Supplied material:

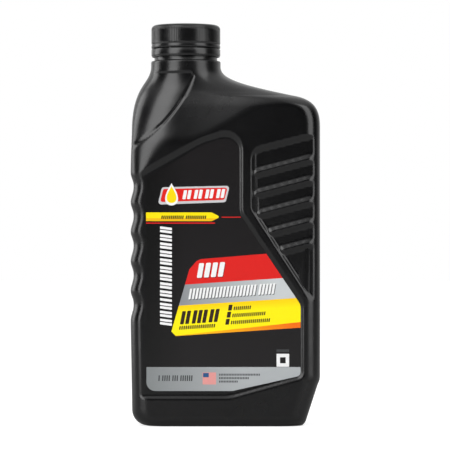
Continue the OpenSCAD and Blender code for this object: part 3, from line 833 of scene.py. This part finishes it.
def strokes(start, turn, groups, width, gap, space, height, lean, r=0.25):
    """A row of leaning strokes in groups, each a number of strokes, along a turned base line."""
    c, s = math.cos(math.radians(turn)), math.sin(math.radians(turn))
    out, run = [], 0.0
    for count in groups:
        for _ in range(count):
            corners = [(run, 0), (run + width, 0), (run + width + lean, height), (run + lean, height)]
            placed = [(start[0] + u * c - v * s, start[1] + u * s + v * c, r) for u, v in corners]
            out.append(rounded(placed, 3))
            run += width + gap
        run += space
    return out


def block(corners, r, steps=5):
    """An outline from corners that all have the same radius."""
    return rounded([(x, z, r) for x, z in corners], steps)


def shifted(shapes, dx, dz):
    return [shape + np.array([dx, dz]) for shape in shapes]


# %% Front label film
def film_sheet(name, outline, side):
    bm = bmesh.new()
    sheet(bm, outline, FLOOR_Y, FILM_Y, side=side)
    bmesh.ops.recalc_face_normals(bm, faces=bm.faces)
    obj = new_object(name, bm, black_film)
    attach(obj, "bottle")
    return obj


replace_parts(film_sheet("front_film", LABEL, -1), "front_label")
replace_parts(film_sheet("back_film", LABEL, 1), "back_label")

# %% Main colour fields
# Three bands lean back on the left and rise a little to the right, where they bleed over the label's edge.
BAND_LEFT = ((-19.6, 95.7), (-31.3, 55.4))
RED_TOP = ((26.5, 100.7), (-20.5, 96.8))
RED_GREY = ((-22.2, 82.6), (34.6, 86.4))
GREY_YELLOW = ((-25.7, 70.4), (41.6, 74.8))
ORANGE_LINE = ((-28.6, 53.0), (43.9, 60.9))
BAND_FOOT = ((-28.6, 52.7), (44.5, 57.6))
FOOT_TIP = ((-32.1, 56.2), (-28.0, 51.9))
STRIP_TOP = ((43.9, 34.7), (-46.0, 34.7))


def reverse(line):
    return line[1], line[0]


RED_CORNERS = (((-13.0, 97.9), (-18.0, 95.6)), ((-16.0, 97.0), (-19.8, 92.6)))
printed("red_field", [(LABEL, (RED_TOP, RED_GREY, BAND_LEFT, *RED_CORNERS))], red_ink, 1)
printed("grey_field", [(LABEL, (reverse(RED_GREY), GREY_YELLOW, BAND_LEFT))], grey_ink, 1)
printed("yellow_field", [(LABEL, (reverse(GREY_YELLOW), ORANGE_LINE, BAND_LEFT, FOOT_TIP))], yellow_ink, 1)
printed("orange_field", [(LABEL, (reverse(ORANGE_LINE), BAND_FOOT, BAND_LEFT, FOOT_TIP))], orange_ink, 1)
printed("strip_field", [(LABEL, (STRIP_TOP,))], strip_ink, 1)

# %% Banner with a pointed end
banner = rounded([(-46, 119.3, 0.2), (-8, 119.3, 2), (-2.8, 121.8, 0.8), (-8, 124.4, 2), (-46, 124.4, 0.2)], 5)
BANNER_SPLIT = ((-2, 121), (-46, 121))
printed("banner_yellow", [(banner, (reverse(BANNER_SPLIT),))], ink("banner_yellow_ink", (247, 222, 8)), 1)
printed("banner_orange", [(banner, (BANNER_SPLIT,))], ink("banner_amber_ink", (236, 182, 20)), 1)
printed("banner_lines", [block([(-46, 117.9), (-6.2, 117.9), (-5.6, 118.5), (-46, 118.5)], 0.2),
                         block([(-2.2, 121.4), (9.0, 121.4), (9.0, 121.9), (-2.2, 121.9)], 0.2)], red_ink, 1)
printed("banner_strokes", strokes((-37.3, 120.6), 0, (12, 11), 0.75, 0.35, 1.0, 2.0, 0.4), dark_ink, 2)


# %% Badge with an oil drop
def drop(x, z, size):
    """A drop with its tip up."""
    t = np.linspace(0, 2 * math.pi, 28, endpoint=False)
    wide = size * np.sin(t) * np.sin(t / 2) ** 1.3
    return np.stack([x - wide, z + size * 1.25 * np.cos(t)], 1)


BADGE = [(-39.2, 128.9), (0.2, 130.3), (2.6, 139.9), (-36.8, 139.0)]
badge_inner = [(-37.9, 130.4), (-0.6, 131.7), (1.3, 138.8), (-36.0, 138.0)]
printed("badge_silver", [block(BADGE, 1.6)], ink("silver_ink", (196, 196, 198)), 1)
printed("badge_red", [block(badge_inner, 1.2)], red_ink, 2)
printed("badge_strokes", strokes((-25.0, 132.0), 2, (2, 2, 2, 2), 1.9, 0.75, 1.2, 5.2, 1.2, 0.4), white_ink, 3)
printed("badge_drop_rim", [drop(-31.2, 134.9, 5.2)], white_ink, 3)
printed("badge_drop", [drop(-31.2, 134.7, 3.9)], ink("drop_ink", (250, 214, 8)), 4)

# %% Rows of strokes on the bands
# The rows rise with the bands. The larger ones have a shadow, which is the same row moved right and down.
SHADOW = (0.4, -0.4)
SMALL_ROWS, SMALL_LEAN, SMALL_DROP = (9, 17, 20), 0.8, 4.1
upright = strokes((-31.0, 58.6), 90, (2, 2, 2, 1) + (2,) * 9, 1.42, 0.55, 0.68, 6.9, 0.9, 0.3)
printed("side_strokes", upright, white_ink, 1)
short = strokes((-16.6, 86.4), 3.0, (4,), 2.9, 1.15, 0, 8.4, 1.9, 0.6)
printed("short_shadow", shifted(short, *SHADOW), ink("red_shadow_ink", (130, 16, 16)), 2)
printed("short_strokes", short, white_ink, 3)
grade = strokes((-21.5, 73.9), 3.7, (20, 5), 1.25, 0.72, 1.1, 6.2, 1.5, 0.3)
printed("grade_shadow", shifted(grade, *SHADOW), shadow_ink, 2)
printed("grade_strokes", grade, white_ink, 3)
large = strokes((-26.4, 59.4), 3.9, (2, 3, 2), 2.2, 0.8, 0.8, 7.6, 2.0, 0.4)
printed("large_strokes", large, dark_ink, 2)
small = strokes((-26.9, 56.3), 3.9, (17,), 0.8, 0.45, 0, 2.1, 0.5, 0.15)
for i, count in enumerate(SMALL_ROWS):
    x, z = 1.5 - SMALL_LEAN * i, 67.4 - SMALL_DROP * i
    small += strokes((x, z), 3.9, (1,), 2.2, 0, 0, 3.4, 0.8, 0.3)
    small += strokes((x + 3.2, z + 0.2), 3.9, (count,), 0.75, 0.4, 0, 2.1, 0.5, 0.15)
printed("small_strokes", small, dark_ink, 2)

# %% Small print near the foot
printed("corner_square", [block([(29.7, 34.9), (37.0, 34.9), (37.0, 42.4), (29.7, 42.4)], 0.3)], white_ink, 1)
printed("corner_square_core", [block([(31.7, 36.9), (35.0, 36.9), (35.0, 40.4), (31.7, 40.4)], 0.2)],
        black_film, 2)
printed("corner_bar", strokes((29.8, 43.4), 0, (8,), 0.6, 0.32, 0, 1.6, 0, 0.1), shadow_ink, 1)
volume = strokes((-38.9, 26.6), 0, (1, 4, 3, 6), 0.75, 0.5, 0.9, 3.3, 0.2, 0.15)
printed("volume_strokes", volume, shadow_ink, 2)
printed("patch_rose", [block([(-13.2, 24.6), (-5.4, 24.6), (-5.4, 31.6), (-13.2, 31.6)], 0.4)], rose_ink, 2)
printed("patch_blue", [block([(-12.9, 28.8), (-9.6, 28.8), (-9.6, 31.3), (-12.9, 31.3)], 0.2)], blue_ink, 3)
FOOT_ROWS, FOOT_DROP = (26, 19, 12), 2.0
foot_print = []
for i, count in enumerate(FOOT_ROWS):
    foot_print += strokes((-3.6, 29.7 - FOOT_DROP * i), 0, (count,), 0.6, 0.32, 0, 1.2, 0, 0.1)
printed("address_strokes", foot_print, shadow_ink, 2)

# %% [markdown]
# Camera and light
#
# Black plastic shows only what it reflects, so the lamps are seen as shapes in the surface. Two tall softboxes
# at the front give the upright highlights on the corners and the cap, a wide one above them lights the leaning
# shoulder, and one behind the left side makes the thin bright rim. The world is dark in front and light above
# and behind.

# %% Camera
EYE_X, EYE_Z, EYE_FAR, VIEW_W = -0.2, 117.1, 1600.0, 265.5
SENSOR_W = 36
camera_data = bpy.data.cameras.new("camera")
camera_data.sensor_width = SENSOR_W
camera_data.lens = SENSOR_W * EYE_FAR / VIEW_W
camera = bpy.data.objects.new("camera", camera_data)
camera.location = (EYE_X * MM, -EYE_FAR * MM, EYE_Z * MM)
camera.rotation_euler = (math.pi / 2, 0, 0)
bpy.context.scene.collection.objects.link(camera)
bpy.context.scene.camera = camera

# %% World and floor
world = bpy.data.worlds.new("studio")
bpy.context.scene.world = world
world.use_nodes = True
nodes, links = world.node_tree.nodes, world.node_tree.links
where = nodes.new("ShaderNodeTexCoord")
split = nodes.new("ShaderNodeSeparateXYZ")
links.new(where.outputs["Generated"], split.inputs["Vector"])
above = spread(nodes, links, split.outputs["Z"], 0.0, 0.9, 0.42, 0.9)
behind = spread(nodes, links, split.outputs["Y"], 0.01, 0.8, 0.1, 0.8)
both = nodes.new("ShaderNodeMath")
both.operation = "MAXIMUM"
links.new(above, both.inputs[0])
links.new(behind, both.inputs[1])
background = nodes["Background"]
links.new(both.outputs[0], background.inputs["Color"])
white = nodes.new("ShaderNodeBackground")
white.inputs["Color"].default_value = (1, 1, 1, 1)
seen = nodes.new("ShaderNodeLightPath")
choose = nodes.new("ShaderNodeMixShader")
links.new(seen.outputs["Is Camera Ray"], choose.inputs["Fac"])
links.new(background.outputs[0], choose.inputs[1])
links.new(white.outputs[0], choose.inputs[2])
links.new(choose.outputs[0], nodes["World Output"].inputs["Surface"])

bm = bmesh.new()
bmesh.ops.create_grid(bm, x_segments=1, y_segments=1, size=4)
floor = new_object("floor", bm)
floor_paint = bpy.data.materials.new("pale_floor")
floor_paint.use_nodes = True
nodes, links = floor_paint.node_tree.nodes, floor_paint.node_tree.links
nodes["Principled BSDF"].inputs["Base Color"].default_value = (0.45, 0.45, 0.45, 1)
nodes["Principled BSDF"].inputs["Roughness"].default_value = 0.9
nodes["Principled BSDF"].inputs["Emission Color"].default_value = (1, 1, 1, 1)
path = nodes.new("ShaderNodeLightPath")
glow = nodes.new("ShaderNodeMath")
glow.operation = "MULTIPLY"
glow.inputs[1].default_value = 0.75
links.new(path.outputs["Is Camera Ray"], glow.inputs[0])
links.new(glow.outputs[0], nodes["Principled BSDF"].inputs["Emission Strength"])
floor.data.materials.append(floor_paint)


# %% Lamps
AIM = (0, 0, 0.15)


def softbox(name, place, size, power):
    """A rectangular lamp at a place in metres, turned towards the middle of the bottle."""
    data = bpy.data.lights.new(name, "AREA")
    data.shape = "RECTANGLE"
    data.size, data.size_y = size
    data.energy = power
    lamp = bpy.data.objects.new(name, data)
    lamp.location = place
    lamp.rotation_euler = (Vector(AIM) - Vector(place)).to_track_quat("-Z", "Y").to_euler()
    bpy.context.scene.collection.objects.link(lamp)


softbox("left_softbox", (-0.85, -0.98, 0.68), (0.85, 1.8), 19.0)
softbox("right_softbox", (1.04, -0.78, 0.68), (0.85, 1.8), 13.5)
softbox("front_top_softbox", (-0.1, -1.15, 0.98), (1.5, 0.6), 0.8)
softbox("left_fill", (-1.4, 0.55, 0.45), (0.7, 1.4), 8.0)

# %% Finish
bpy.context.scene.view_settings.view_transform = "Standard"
==
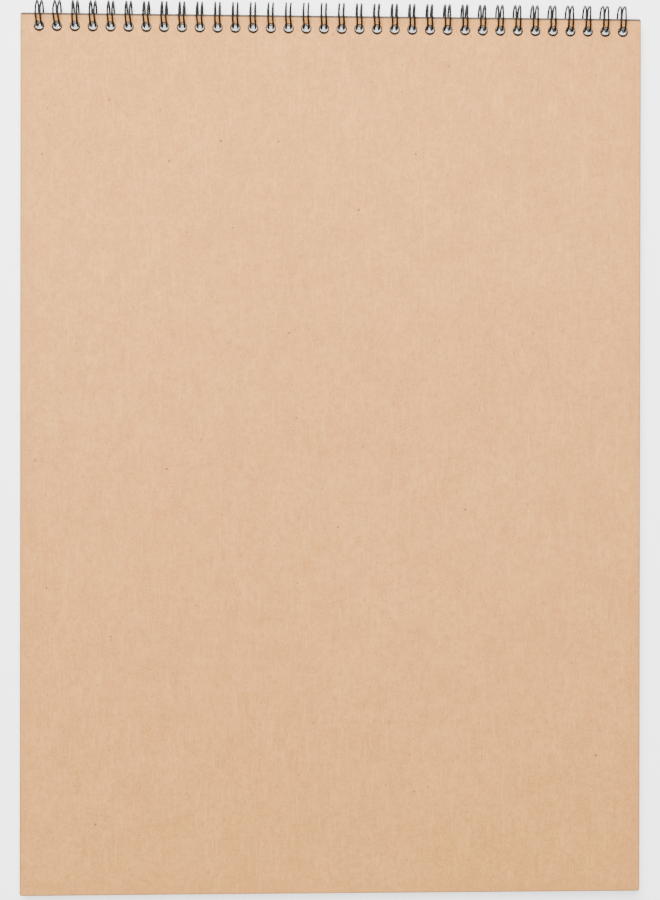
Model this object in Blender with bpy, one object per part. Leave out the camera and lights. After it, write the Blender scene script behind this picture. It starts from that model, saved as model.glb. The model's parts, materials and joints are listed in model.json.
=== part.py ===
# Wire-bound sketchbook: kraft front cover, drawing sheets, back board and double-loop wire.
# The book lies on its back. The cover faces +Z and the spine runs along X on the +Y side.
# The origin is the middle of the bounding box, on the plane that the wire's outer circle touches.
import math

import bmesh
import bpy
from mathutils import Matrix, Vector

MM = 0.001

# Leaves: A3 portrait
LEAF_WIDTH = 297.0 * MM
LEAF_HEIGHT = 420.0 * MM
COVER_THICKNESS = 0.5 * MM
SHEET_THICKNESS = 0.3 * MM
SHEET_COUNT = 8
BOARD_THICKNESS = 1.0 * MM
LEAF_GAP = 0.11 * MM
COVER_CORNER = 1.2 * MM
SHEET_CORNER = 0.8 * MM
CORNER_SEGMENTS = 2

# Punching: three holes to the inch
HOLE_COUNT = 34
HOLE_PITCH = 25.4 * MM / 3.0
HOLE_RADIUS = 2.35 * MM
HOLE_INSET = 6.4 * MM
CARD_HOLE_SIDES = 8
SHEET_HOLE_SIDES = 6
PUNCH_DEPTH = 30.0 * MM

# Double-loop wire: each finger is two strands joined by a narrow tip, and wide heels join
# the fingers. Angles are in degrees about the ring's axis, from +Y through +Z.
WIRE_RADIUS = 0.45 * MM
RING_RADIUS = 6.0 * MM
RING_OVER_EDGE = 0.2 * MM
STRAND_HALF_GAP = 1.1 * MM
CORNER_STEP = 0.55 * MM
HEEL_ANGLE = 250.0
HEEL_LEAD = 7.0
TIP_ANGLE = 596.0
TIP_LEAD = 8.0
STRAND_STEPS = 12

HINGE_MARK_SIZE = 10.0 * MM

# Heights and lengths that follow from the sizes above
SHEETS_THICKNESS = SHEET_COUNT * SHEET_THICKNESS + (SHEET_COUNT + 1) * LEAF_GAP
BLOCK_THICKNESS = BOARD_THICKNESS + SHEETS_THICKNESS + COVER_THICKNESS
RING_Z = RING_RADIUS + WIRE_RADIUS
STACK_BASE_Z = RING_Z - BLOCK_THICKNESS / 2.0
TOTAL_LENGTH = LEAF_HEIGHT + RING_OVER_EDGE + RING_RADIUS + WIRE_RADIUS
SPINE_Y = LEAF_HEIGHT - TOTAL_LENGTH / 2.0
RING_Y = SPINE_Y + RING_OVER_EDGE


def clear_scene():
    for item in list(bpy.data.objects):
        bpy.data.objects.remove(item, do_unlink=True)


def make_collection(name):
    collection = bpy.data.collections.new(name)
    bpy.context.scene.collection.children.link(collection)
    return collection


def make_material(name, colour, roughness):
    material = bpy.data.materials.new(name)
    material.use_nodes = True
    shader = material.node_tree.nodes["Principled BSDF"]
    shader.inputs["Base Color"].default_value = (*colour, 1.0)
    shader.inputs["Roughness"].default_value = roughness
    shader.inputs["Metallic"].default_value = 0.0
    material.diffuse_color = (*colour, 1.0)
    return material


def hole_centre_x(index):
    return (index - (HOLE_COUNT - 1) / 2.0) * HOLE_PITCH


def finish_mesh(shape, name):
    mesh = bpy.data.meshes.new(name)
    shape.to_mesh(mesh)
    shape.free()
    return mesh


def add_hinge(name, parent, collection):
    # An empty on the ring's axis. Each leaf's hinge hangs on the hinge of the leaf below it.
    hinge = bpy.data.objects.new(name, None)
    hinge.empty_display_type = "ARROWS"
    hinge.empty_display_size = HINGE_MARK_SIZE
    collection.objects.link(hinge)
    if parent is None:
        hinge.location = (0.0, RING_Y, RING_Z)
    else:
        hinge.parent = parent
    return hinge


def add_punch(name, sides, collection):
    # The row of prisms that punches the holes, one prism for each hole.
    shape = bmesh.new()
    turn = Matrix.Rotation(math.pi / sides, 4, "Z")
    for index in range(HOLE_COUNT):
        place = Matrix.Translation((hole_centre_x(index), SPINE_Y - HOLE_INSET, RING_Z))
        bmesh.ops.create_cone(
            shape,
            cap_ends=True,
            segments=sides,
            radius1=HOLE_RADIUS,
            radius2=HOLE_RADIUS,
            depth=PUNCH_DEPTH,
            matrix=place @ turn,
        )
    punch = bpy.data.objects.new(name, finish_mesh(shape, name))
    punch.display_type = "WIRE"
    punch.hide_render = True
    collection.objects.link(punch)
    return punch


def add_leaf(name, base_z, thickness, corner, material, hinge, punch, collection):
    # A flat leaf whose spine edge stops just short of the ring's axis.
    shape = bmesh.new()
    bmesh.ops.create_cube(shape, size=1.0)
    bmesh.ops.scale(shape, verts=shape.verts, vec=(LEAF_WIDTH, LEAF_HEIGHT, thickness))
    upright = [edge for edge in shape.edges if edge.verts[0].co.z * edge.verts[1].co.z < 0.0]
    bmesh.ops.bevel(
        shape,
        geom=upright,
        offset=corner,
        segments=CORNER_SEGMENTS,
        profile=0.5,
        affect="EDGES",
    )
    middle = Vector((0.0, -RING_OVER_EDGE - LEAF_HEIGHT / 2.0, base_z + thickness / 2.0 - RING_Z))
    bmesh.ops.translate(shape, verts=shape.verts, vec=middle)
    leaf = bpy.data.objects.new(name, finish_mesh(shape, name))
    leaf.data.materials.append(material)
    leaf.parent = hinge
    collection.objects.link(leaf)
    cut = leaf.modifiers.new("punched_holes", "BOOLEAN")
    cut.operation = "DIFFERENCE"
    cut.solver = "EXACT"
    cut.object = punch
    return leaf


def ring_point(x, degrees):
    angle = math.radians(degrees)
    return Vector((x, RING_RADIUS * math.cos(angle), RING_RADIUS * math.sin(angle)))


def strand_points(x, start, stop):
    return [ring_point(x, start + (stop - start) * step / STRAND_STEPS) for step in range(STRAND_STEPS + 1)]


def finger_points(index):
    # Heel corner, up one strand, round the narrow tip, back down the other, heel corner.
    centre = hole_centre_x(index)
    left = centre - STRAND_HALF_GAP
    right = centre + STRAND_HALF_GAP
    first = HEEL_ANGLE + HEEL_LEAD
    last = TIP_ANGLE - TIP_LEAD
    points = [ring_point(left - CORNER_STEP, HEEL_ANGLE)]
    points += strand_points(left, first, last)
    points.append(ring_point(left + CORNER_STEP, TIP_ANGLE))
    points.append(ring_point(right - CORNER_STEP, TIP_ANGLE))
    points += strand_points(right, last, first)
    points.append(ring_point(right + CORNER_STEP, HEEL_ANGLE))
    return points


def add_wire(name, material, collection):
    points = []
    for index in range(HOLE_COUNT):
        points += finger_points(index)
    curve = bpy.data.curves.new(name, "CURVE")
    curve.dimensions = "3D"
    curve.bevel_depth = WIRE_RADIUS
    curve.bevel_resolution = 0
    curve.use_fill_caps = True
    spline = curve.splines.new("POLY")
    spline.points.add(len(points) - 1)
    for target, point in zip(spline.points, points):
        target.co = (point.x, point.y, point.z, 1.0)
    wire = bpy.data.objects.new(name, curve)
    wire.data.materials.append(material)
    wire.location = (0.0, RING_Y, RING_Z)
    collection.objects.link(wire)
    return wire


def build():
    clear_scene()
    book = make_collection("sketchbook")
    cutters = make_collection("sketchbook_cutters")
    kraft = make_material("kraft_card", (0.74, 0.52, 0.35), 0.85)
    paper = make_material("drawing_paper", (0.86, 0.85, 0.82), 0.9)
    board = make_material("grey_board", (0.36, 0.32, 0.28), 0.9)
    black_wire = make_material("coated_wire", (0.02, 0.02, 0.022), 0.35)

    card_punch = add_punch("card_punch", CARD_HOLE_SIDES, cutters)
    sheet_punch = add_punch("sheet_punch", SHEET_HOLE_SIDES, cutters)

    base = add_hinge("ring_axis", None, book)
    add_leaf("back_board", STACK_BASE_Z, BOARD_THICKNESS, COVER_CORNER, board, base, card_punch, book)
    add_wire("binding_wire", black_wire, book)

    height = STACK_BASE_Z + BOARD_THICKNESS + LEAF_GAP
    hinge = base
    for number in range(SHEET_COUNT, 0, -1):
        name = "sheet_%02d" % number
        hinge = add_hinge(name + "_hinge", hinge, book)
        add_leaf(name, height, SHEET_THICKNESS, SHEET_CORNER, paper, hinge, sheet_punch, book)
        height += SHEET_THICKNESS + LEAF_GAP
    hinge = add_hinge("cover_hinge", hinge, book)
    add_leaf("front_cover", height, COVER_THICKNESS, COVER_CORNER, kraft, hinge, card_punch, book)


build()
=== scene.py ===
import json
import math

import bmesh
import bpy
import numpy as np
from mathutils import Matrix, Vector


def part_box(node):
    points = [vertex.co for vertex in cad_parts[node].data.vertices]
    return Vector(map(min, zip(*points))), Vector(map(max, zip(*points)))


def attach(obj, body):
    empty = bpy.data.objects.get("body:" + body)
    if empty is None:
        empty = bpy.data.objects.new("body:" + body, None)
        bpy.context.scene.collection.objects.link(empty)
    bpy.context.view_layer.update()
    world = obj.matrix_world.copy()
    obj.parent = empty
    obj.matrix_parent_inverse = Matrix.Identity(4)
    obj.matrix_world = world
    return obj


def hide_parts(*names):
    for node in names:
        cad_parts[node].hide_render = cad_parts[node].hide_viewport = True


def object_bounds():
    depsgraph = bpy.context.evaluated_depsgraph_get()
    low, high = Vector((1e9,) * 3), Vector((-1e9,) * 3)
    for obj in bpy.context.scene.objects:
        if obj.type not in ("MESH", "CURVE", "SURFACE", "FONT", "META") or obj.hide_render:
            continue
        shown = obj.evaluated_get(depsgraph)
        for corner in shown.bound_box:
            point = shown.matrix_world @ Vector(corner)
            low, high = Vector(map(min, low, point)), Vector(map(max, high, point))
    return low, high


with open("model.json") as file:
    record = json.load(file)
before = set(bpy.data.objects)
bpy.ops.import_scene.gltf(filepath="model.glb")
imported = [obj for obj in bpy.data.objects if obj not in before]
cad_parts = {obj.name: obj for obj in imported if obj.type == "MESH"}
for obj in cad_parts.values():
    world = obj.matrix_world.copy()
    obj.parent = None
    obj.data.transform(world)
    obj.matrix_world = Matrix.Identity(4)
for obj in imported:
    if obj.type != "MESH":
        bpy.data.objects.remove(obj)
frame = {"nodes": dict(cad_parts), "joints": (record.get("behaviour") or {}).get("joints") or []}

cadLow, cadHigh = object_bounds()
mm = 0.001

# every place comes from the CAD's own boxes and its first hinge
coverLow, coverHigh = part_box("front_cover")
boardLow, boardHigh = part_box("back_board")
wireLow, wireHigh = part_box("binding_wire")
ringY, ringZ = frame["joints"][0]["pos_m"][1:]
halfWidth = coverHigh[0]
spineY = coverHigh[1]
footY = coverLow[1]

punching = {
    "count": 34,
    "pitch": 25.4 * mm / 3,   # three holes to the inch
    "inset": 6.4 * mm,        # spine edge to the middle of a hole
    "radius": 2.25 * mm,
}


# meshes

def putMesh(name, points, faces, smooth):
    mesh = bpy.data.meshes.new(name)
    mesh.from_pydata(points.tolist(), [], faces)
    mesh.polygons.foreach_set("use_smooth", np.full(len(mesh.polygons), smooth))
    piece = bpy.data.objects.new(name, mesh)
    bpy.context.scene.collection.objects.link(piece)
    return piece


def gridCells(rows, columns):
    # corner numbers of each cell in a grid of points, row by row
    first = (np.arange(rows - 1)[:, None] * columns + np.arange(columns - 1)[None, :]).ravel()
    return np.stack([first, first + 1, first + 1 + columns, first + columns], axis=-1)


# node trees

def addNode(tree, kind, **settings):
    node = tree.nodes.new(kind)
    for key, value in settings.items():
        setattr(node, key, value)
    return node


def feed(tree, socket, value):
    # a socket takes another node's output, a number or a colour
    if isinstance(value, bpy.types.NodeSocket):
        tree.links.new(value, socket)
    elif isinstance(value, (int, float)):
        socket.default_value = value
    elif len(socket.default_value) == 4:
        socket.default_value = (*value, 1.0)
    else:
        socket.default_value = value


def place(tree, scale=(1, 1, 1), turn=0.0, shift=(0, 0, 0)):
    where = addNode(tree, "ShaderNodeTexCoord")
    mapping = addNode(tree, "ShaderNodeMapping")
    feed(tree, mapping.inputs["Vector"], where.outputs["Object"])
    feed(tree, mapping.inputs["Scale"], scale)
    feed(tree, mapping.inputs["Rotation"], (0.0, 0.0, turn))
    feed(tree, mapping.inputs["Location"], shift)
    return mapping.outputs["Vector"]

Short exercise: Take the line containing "height = STACK_BASE_Z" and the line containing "obj.matrix_parent_inverse = Matrix.Identity(4)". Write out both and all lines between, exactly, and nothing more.

Answer below:
    height = STACK_BASE_Z + BOARD_THICKNESS + LEAF_GAP
    hinge = base
    for number in range(SHEET_COUNT, 0, -1):
        name = "sheet_%02d" % number
        hinge = add_hinge(name + "_hinge", hinge, book)
        add_leaf(name, height, SHEET_THICKNESS, SHEET_CORNER, paper, hinge, sheet_punch, book)
        height += SHEET_THICKNESS + LEAF_GAP
    hinge = add_hinge("cover_hinge", hinge, book)
    add_leaf("front_cover", height, COVER_THICKNESS, COVER_CORNER, kraft, hinge, card_punch, book)


build()
=== scene.py ===
import json
import math

import bmesh
import bpy
import numpy as np
from mathutils import Matrix, Vector


def part_box(node):
    points = [vertex.co for vertex in cad_parts[node].data.vertices]
    return Vector(map(min, zip(*points))), Vector(map(max, zip(*points)))


def attach(obj, body):
    empty = bpy.data.objects.get("body:" + body)
    if empty is None:
        empty = bpy.data.objects.new("body:" + body, None)
        bpy.context.scene.collection.objects.link(empty)
    bpy.context.view_layer.update()
    world = obj.matrix_world.copy()
    obj.parent = empty
    obj.matrix_parent_inverse = Matrix.Identity(4)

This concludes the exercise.